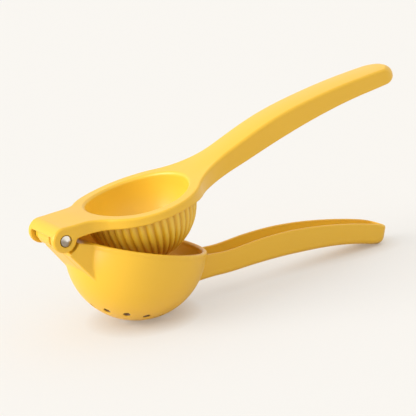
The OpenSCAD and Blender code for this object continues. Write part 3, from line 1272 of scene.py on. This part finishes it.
@dataclass(frozen=True)
class Viewpoint:
    """Camera, aimed in the cup's frame at a point of the middle plane, aim_z above the rim."""

    azimuth: float = math.radians(33.99)
    elevation: float = math.radians(7.05)
    roll: float = math.radians(8.76)
    distance: float = 713.87
    aim_x: float = 41.9
    aim_z: float = 20.15
    lens: float = 112.5
    sensor: float = 36.0
    near: float = 0.05
    far: float = 20.0

    def build(self, rest: Rest) -> bpy.types.Object:
        """Makes the scene's camera.

        Args:
            rest: How the squeezer stands.

        Returns:
            The camera.
        """
        flat = math.cos(self.elevation)
        ahead = Vector((math.sin(self.azimuth) * flat, math.cos(self.azimuth) * flat,
                        -math.sin(self.elevation)))
        right = Vector((math.cos(self.azimuth), -math.sin(self.azimuth), 0))
        up = right.cross(ahead)
        right, up = (math.cos(self.roll) * right + math.sin(self.roll) * up,
                     math.cos(self.roll) * up - math.sin(self.roll) * right)
        eye = Vector((self.aim_x, 0, self.aim_z + rest.cup.band)) - self.distance * ahead
        axes = Matrix((right, up, -ahead)).transposed().to_4x4()
        turn = Matrix.Rotation(rest.tilt, 4, "Y")
        data = bpy.data.cameras.new("camera")
        data.lens, data.sensor_width, data.sensor_fit = self.lens, self.sensor, "HORIZONTAL"
        data.clip_start, data.clip_end = self.near, self.far
        camera = bpy.data.objects.new("camera", data)
        bpy.context.scene.collection.objects.link(camera)
        camera.matrix_world = Matrix.Translation(rest.cup_place @ eye) @ turn @ axes
        bpy.context.scene.camera = camera
        return camera


@dataclass(frozen=True)
class Studio:
    """Pale floor and soft light."""

    backdrop: tuple[float, float, float, float] = colour(250, 248, 244)
    sky: tuple[float, float, float, float] = (1.0, 0.99, 0.975, 1.0)
    horizon_light: float = 0.48
    zenith_light: float = 1.14
    sun_power: float = 2.6
    sun_angle: float = math.radians(45)
    sun_from: tuple[float, float, float] = (-0.9, 0.22, 0.37)
    paint: tuple[float, float, float, float] = colour(228, 225, 220)
    floor_glow: float = 0.5
    floor_size: float = 8.0
    # Painted shadow on the floor near the squeezer: its colour and reach.
    painted_contact_shadow: tuple[float, float, float, float] = colour(208, 186, 160)
    painted_shadow_reach: float = 12.0

    def world(self) -> None:
        """Light that grows towards the zenith; the camera and reflections see the backdrop instead."""
        world = bpy.data.worlds.new("studio")
        bpy.context.scene.world = world
        world.use_nodes = True
        nodes, links = world.node_tree.nodes, world.node_tree.links
        light = nodes["Background"]
        light.inputs["Color"].default_value = self.sky
        place, split = nodes.new("ShaderNodeTexCoord"), nodes.new("ShaderNodeSeparateXYZ")
        height = nodes.new("ShaderNodeMapRange")
        feed_all(world.node_tree, height, {"Value": split.outputs["Z"], "To Min": self.horizon_light,
                                           "To Max": self.zenith_light})
        links.new(place.outputs["Generated"], split.inputs[0])
        links.new(height.outputs["Result"], light.inputs["Strength"])
        seen = nodes.new("ShaderNodeBackground")
        seen.inputs["Color"].default_value = self.backdrop
        path, mix = nodes.new("ShaderNodeLightPath"), nodes.new("ShaderNodeMixShader")
        ray = path.outputs["Is Camera Ray"]
        for label in ("Is Glossy Ray", "Is Transmission Ray"):
            ray = math_node(world.node_tree, "MAXIMUM", ray, path.outputs[label])
        links.new(ray, mix.inputs["Fac"])
        links.new(light.outputs[0], mix.inputs[1])
        links.new(seen.outputs[0], mix.inputs[2])
        links.new(mix.outputs[0], nodes["World Output"].inputs["Surface"])

    def floor(self) -> bpy.types.Object:
        """Flat floor that the squeezer stands on.

        Returns:
            The floor.
        """
        half = self.floor_size / 2
        mesh = bpy.data.meshes.new("floor")
        corners = [(-half, -half, 0), (half, -half, 0), (half, half, 0), (-half, half, 0)]
        mesh.from_pydata(corners, [], [(0, 1, 2, 3)])
        floor = bpy.data.objects.new("floor", mesh)
        bpy.context.scene.collection.objects.link(floor)
        material = bpy.data.materials.new("floor paint")
        material.use_nodes = True
        tree = material.node_tree
        shader = tree.nodes["Principled BSDF"]
        feed_all(tree, shader, {"Base Color": self.paint, "Roughness": 1.0, "Specular IOR Level": 0.0})
        glow, mix = tree.nodes.new("ShaderNodeEmission"), tree.nodes.new("ShaderNodeMixShader")
        # Painted shadow: near the squeezer the floor's glow turns towards the painted contact shadow colour.
        near = tree.nodes.new("ShaderNodeAmbientOcclusion")
        near.inputs["Distance"].default_value = self.painted_shadow_reach * MM
        feed(tree, glow.inputs["Color"], mix_node(tree, near.outputs["AO"], self.painted_contact_shadow, self.backdrop))
        path = tree.nodes.new("ShaderNodeLightPath")
        share = math_node(tree, "MULTIPLY", path.outputs["Is Camera Ray"], self.floor_glow)
        for port, value in zip(mix.inputs, (share, shader.outputs[0], glow.outputs[0])):
            feed(tree, port, value)
        feed(tree, tree.nodes["Material Output"].inputs["Surface"], mix.outputs[0])
        mesh.materials.append(material)
        return floor

    def build(self) -> None:
        """Makes the world, the floor and a wide sun."""
        self.world()
        self.floor()
        sun = bpy.data.lights.new("sun", "SUN")
        sun.energy, sun.angle = self.sun_power, self.sun_angle
        lamp = bpy.data.objects.new("sun", sun)
        lamp.rotation_euler = Vector(self.sun_from).to_track_quat("Z", "Y").to_euler()
        bpy.context.scene.collection.objects.link(lamp)


def main() -> None:
    """Builds the squeezer, its finishes and the studio."""
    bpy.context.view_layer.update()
    bpy.context.scene.view_settings.view_transform = "Standard"
    hinge = Hinge()
    cup = CupLever(hinge)
    press = PressLever(hinge)
    rest = Rest(hinge, cup)
    Viewpoint().build(rest)
    Studio().build()
    enamel, steel = ENAMEL.build(), STEEL.build()
    ENAMEL.dress(cup.build(rest.cup_place), enamel, Body.CUP)
    ENAMEL.dress(press.build(rest.press_place), enamel, Body.PRESS)
    ENAMEL.dress(Flutes(press).build(rest.press_place), enamel, Body.PRESS)
    STEEL.dress(HingePin(hinge).build(rest.press_place), steel, Body.PRESS)


if __name__ == "__main__":
    main()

Request -
Pick out the lines containing the string "finishes" and show them.

Solution to the problem -
The OpenSCAD and Blender code for this object continues. Write part 3, from line 1272 of scene.py on. This part finishes it.
    """Builds the squeezer, its finishes and the studio."""